In a small plane flying west out of Farmington, N.M., America’s energy transition appeared to be proceeding in an orderly fashion — a sea change measurable in megawatts, acreage and emission particle parts per million.

Mike Eisenfeld of San Juan Citizens Alliance was our tour guide, his voice crackling over the intercom. “We’re heading toward the San Juan Solar Project,” he said. “It’s the biggest project going right now, economically.

” Rows and rows of black rectangles planted in bone-dry earth stretched out below us. Then the plane headed south, where two enormous coal-fired power plants crouched on the landscape. “At one point San Juan Generating Station and the Four Corners Power Plant, according to Los Alamos National Lab, were the largest source of point-source pollution in the United States,” Eisenfeld said.

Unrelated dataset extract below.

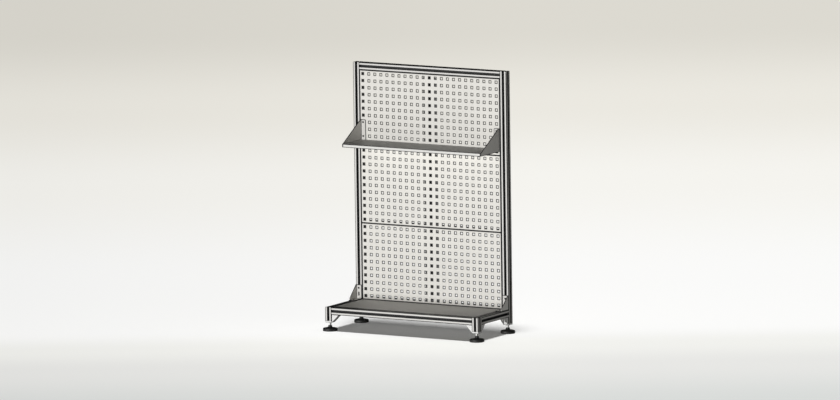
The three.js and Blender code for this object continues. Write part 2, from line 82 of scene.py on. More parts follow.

But on this day, the San Juan Generating Station sat dark and inert — it shut down two years ago. As we flew over the Four Corners Power Plant, puffs of white smoke told us it was still producing energy. “This is the last coal plant up here,” Eisenfeld said of Four Corners.

“All the others have been retired. Gone.” When Eisenfeld first moved to the area nearly 20 years ago, coal mining and coal power were on the rise in northwest New Mexico.

Today, several large-scale solar projects are in the works. He’d scheduled these tours with EcoFlight on Aug. 24 to showcase these big changes but also to witness the demolition of the San Juan G.